Wolf Hall: Damian Lewis and Mark Rylance on bringing the intrigue of the Tudor court to life

Just a note: The article incorrectly states he’ll be doing a play in February when he’ll be working on the Showtime pilot Billions in January/February.

Blinded by the dominant Holbein portrait of a later, more corpulent Henry, I was initially surprised by the casting of Damian Lewis. But striding across Broughton Castle’s lawn, fully costumed and ready shoot a banqueting scene, the red-haired Homeland star looks every inch the Tudor monarch. “Henry was always painted as this larger than life roistering, philandering, syphilitic sort of Tudor Elvis,” says Lewis. “Although there might some truth in that towards the end, he started with a 34-inch waist and was regarded as a great athlete.

“I think he’s also very biddable, very impressionable, because he doesn’t concentrate on the affairs of state,” he continues. “And anyone who was concentrating – like Wolsey and Cromwell – and were quietly working the angles, were able to easily influence him.”

Although he filmed his role in the spy thriller Our Kind of Traitor just before Wolf Hall, that John le Carré adaptation won’t be released until later in 2015, and with King Henry, Lewis couldn’t have chosen a better role for putting distance between himself and Sergeant Brody. “Projects like Homeland are one in a million,” he says, “and if you happen to be in something that garners global acclaim that rapidly then it’s very heady… like a forest fire… and quite overwhelming at times. But it’s also a little bubble that exists on its own… it doesn’t really have much to do with the rest of my career.”

Brody was written out of Homeland after three seasons, leaving Claire Danes to go it alone. “I only expected to be in two series and then got another season, which was a bonus and brilliant,” he says. “And then quite rightly my head was lopped off – or I was strung up at least [Brody was hanged by the Iranian authorities in the season three finale]. That was absolutely the right decision. Anyway, being in anything for seven years makes me very nervous; I think it probably does for most actors… most British actors anyway. I had said that I didn’t want to do any more TV because the hours are very long and I have two very little children and I wasn’t going to move everyone to North Carolina.”

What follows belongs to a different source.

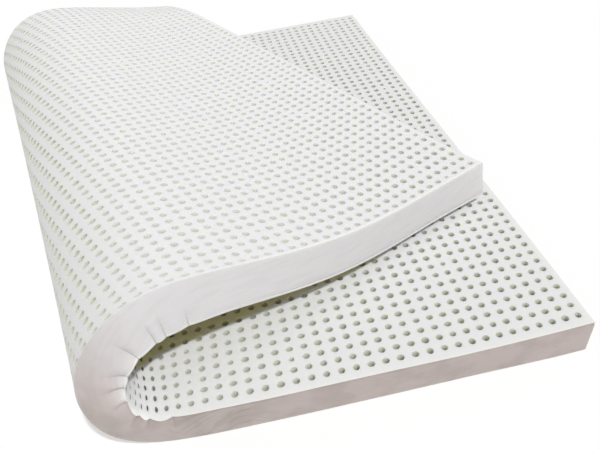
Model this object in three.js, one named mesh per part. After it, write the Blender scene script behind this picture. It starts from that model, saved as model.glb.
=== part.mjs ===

The two small children – Gulliver and Manon – are with Helen McCrory, his wife of seven years and the star of Skyfall, the Harry Potter movies and Peaky Blinders – the couple juggling parental duties between acting jobs. Lewis’s next assignments are both in theatre – a Broadway run of Tennessee Williams’s The Night of the Iguana in February, and a new West End production of David Mamet’s American Buffalo in April. Does he feel that he has to actively reconfigure his career after the star-making success of Homeland?

“I might be a bit wary of playing another soldier,” says Lewis, whose television breakthrough came in Steven Spielberg’s 2001 miniseries Band of Brothers, and who also played a British Army major in Peter Kosminsky’s 1999 Bosnia-set drama about UN peacekeepers, Warriors. “But if the personality of that soldier and the context of that soldier is different – then who knows?” In fact, since we spoke, Lewis has been cast opposite Nicole Kidman as a Victorian soldier in Werner Herzog’s upcoming film about the explorer Gertrude Bell, Queen of the Desert.

“People do keep asking me to do comedy and I love doing comedy and I’m always thinking about it,” he says. “I suppose I get my comedy kicks doing Have I Got News for You, and also it’s hard finding funny comedy. I quite like the idea of the immediacy of sitcom acting, and I would have loved to have been in something like The Office. Even Friends… when Friends was good it was really good.”

Lewis may also have a go at directing, and he hints at a project “that I could mention but I’m going to wait”. If the world seems to be his oyster then that is of course largely thanks to Homeland – leaving him in a similar position to his friend and fellow Old Etonian, Dominic West, when West’s career-changing stint in The Wire came to an end. “Of course it’s exciting to have had that success, and, yes, it does raise your stock,” says Lewis. “And that’s for the good because how can it not be?”

“I think it was a brilliant move on the part of Damian Lewis to go from Homeland into a role that’s completely different and a world that’s completely different,” says Wolf Hall producer Colin Callender, although Lewis himself argues that there is a thriller element in Hilary Mantel’s tales. “You’ll just see the machinations of courtly life, and that should unravel like a thriller,” he says. “You should get the feeling that no one quite knows if they’re safe or not, from whims of this magnetic but capricious king.

“Really what dominates Henry is this idea that he must secure his succession,” continues Lewis, “and that can only be done in his eyes through a son; ironic of course that his daughter ended up being one of our greatest monarchs… he needn’t have worried so much.”